Thursday, June 14, 2007

Asking the right question 

In all my discussion of the state income tax I never did ask the right question. Greg Mankiw asks it today, How much progressivity is optimal?

In short, responding to a paper buzzing around the economics blogs right now written by economists who have worked or advised Democrats, Mankiw asks them to spell out what the model is in their heads. How heavy a weight do you put on the aversion to inequality or poverty? Should you actually specify a "social welfare function"? How distortionary are income taxes? The first two are matters of political philosophy, Mankiw argues, while the last is an economic debate that is unsettled (see the discussion we had last month, for example.)

When I wrote many years ago on inflation as a tax (see this old paper for instance), I was always discomfited by the word optimal. Optimal to whom? The one number I could focus on was "revenue maximizing", which I took to be optimal to Leviathan.

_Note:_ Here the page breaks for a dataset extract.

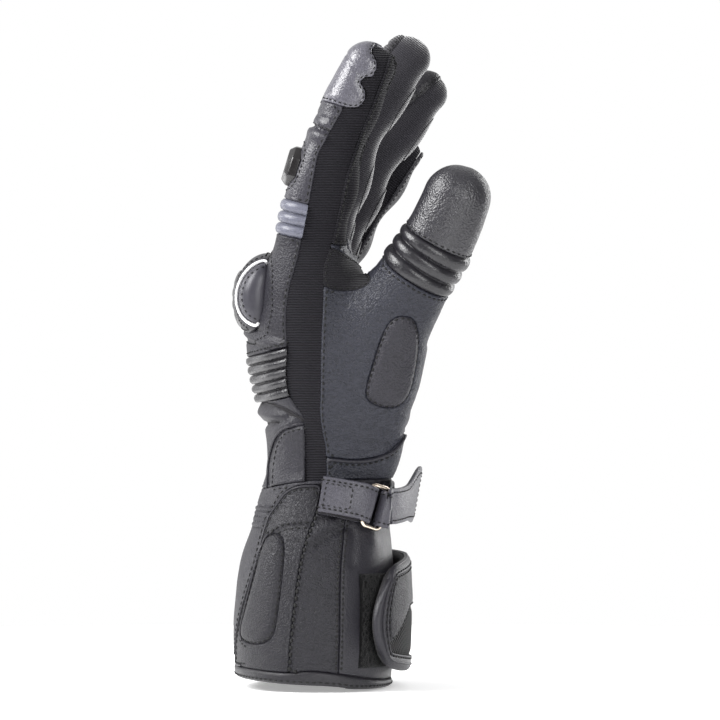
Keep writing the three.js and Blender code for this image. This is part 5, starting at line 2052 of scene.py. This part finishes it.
# the strap's two sewn edges, and the box on its anchor
for (path, across, up, half), face in ((strap_path, -1), (anchor_path, 1)):
    for side in (-0.78, 0.78):
        chain = np.c_[path + across * (side * half)[:, None] + up * 0.98 * face, up * face]
        seams["strap"].append(chain)
path, across, up, half = anchor_path
# millimetres in from the anchor's end, and share of its half width, of the box's corners
BOX = [(2, -0.62), (2, 0.62), (14, 0.62), (14, -0.62), (2, -0.62)]
corners = []
for reach, share in BOX:
    i = max(0, len(path) - 1 - int(reach / FINE_STEP))
    corners.append(np.r_[path[i] + across[i] * share * half[i] + up[i], up[i]])
corners = np.array(corners)
steps = np.linspace(0, len(BOX) - 1, 60)
seams["strap"].append(np.array([np.interp(steps, range(len(BOX)), column) for column in corners.T]).T)
print({k: len(v) for k, v in seams.items()})

# %% [markdown]
# ## Stitches by Geometry Nodes
# One node tree sews everything. It turns the lines into curves, steps along them at the stitch pitch, and
# sets a small oval of thread at each step, long way along the line and flat on the leather. The instances
# are realized at the end, so that the result is a plain mesh. A second tree sweeps a round cord for piping.

# %% Trees for stitches and piping


def tree_of(name, inputs):
    tree = bpy.data.node_groups.new(name, "GeometryNodeTree")
    tree.interface.new_socket("Geometry", in_out="INPUT", socket_type="NodeSocketGeometry")
    for label, value in inputs.items():
        kind = "NodeSocketMaterial" if value is None else "NodeSocketFloat"
        socket = tree.interface.new_socket(label, in_out="INPUT", socket_type=kind)
        if value is not None:
            socket.default_value = value
    tree.interface.new_socket("Geometry", in_out="OUTPUT", socket_type="NodeSocketGeometry")
    return tree, tree.nodes.new("NodeGroupInput"), tree.nodes.new("NodeGroupOutput")


def add_node(tree, kind, inputs=(), **settings):
    node = tree.nodes.new(kind)
    for key, value in settings.items():
        setattr(node, key, value)
    for key, value in dict(inputs).items():
        if isinstance(value, bpy.types.NodeSocket):
            tree.links.new(value, node.inputs[key])
        else:
            node.inputs[key].default_value = value
    return node


def stepped(tree, given, step):
    """The edges of the given mesh as curves, with points one step apart."""
    curve = add_node(tree, "GeometryNodeMeshToCurve", {"Mesh": given.outputs["Geometry"]})
    wanted = {"Curve": curve.outputs[0], "Length": given.outputs[step]}
    return add_node(tree, "GeometryNodeResampleCurve", wanted, mode="LENGTH")


def finished(tree, given, result, made):
    """Makes instances real, shades them smooth, gives them the material and hands them on."""
    real = add_node(tree, "GeometryNodeRealizeInstances", {"Geometry": made.outputs[0]})
    smooth = add_node(tree, "GeometryNodeSetShadeSmooth", {"Geometry": real.outputs[0]})
    coat = {"Geometry": smooth.outputs[0], "Material": given.outputs["Material"]}
    final = add_node(tree, "GeometryNodeSetMaterial", coat)
    tree.links.new(final.outputs[0], result.inputs[0])
    return tree


def stitch_tree():
    """Stitches: one small oval at each step of a seam, turned along it."""
    wanted = {"Pitch": 0.003, "Length": 0.0022, "Width": 0.0006, "Material": None}
    tree, given, result = tree_of("stitches", wanted)
    points = stepped(tree, given, "Pitch")
    ball = add_node(tree, "GeometryNodeMeshUVSphere", {"Segments": 6, "Rings": 4, "Radius": 0.5})
    thick = add_node(tree, "ShaderNodeMath", {0: given.outputs["Width"], 1: 0.8}, operation="MULTIPLY")
    sizes = {0: given.outputs["Length"], 1: given.outputs["Width"], 2: thick.outputs[0]}
    size = add_node(tree, "ShaderNodeCombineXYZ", sizes)
    oval = add_node(tree, "GeometryNodeTransform", {"Geometry": ball.outputs[0], "Scale": size.outputs[0]})
    along = add_node(tree, "GeometryNodeInputTangent")
    out = add_node(tree, "GeometryNodeInputNamedAttribute", {"Name": "out"}, data_type="FLOAT_VECTOR")
    turn = add_node(
        tree,
        "FunctionNodeAxesToRotation",
        {"Primary Axis": along.outputs[0], "Secondary Axis": out.outputs[0]},
        primary_axis="X",
        secondary_axis="Z",
    )
    sewn = add_node(
        tree,
        "GeometryNodeInstanceOnPoints",
        {"Points": points.outputs[0], "Instance": oval.outputs[0], "Rotation": turn.outputs[0]},
    )
    return finished(tree, given, result, sewn)


def cord_tree():
    """A piped cord: a round section swept along a seam."""
    tree, given, result = tree_of("piping", {"Radius": 0.0006, "Step": 0.0009, "Material": None})
    even_curve = stepped(tree, given, "Step")
    ring = add_node(
        tree, "GeometryNodeCurvePrimitiveCircle", {"Resolution": 8, "Radius": given.outputs["Radius"]}
    )
    cord = add_node(
        tree,
        "GeometryNodeCurveToMesh",
        {"Curve": even_curve.outputs[0], "Profile Curve": ring.outputs[0], "Fill Caps": True},
    )
    return finished(tree, given, result, cord)


print("two trees to grow stitches and cords")

# %% [markdown]
# ## Growing them
# The lines become a bare mesh of edges that carries the way out, a tree grows on it as a modifier, and the
# grown mesh is kept in its place. Each group has its own pitch, stitch length and thread.

# %% Grown stitches and cords


def grown(name, chains, tree, **values):
    """A piece grown by a tree along chains of (place, way out)."""
    points, edges, outs = [], [], []
    for chain in chains:
        first = len(points)
        points += (chain[:, :3] * MM).tolist()
        outs += chain[:, 3:6].tolist()
        edges += [(first + i, first + i + 1) for i in range(len(chain) - 1)]
    mesh = bpy.data.meshes.new(name)
    mesh.from_pydata(points, edges, [])
    ways_out = mesh.attributes.new("out", "FLOAT_VECTOR", "POINT")
    ways_out.data.foreach_set("vector", np.array(outs, np.float32).ravel())
    obj = add_object(name, mesh)
    grower = obj.modifiers.new("grow", "NODES")
    grower.node_group = tree
    for item in tree.interface.items_tree:
        if item.in_out == "INPUT" and item.name in values:
            grower[item.identifier] = values[item.name]
    own_mesh(obj)
    pieces[name] = (obj, ())
    return len(obj.data.polygons)


sewing, cording = stitch_tree(), cord_tree()
SEWN = {
    "hand": (3.0, 1.9, 0.8),
    "palm": (2.8, 1.9, 0.95),
    "fingers": (2.5, 1.6, 0.7),
    "cuff": (3.0, 2.0, 0.85),
    "double": (2.4, 1.6, 1.15),
    "zigzag": (3.2, 2.5, 1.5),
    "guard": (2.6, 1.5, 0.8),
    "strap": (2.5, 1.7, 0.8),
}
for group, (pitch, length, width) in SEWN.items():
    values = {"Pitch": pitch * MM, "Length": length * MM, "Width": width * MM, "Material": finishes["thread"]}
    print("stitches_" + group, grown("stitches_" + group, seams[group], sewing, **values), "faces")
CORDS = {"piping": (0.75, "leather"), "silver": (0.75, "silver"), "fine_piping": (0.5, "dark_leather")}
for group, (radius, finish) in CORDS.items():
    values = {"Radius": radius * MM, "Step": 0.9 * MM, "Material": finishes[finish]}
    print(group, grown("cord_" + group, seams[group], cording, **values), "faces")

# %% [markdown]
# ## Floor and light
# The photograph has a white surrounding that lights the leather softly from all sides. A surrounding that
# is brighter overhead than at eye level shapes the folds, and lamps give the leather its shine: a large one
# from the upper left, a broad one low on the right, and two from behind that draw bright edges.

# %% Floor and light
bpy.context.scene.view_settings.view_transform = "Standard"
world = bpy.data.worlds.new("white_studio")
world.use_nodes = True
bpy.context.scene.world = world
sky = world.node_tree
background = sky.nodes["Background"]
background.inputs["Color"].default_value = (1, 1, 1, 1)
direction = Sum(sky, sky.nodes.new("ShaderNodeTexCoord").outputs["Generated"])
parts = sky.nodes.new("ShaderNodeSeparateXYZ")
sky.links.new(direction.socket, parts.inputs[0])
overhead = Sum(sky, parts.outputs[2]).math("MAXIMUM", 0.0)
behind = Sum(sky, parts.outputs[1]).between(-0.3, 0.9)
lit = overhead * 0.3 + behind * 0.55 + 0.15
seen_plain = Sum(sky, sky.nodes.new("ShaderNodeLightPath").outputs["Is Camera Ray"])
strength = lit + seen_plain * (1 - lit)
sky.links.new(strength.socket, background.inputs["Strength"])

turns = np.linspace(0, math.tau, 64, endpoint=False)
floor = mesh_piece(
    "floor", np.c_[600 * np.cos(turns) + 15, 600 * np.sin(turns), np.full(64, -0.4)], [range(64)], []
)
pale = Finish("pale_floor", Roughness=0.9)
pale.shader.inputs["Emission Color"].default_value = (1, 1, 1, 1)
pale.shader.inputs["Emission Strength"].default_value = 0.35
pale.join(pale.mix(pale.noise(40.0), (0.96, 0.96, 0.96, 1), (0.98, 0.98, 0.98, 1)), "Base Color")
floor.data.materials.append(pale.material)


def lamp(name, place, size, power, target=(15, 0, 150)):
    light = bpy.data.lights.new(name, "AREA")
    light.shape = "RECTANGLE"
    light.size, light.size_y = (s * MM for s in size)
    light.energy = power
    obj = add_object(name, light)
    obj.location = Vector(place) * MM
    obj.rotation_euler = (Vector(target) - Vector(place)).to_track_quat("-Z", "Y").to_euler()


lamp("key", (-900, -330, 880), (700, 800), 25, (20, 0, 230))
lamp("fill", (500, -1300, 500), (500, 900), 11)
lamp("rim_left", (-900, 600, 200), (200, 900), 3)
lamp("rim_right", (800, 900, 400), (200, 1000), 5)
print("four lamps")

# %% [markdown]
# ## Into the frame
# Every piece rides on the glove's one body and stands for the CAD solids it was made from.

# %% Ride, replace and count triangles
PADS = {"palm_pad": 0.6, "cuff_pad": 0.6, "cuff_flap": 0.5, "back_ribs": 0.6, "thumb_ribs": 0.6}
PADS |= {f"{name}_ribs": 0.6 for name in FINGERS}
for name, (obj, nodes) in pieces.items():
    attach(obj, "root")
    if nodes:
        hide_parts(*nodes)
    name in PADS
triangles = {name: sum(len(p.vertices) - 2 for p in obj.data.polygons) for name, (obj, _) in pieces.items()}
print("triangles", sum(triangles.values()), "most", sorted(triangles.items(), key=lambda t: -t[1])[:5])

That's more defensible in my view (the paper shows that, since seigniorage gains from inflation are not very large, it takes only a small output loss from inflation to make using the inflation tax a loser to government.)

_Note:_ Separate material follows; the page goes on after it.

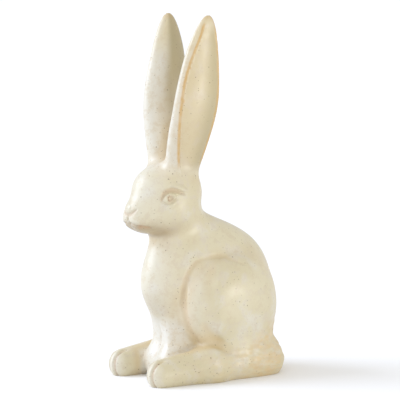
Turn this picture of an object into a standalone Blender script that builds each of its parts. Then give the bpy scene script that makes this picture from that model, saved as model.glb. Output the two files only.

We tend to avoid the political philosophical debate and go for the harder case to make -- that the tax increase is a money loser -- because as economists we don't have any special insight into the philosophical questions. But it's worth asking someone "if we could show the tax increase raised huge sums of money, would you be for it?" Many times, my answer is still no, because I have a different philosophy than the questioner. And we should be honest about that.

UPDATE: And sometimes tax policy is just a bribe to let progress continue.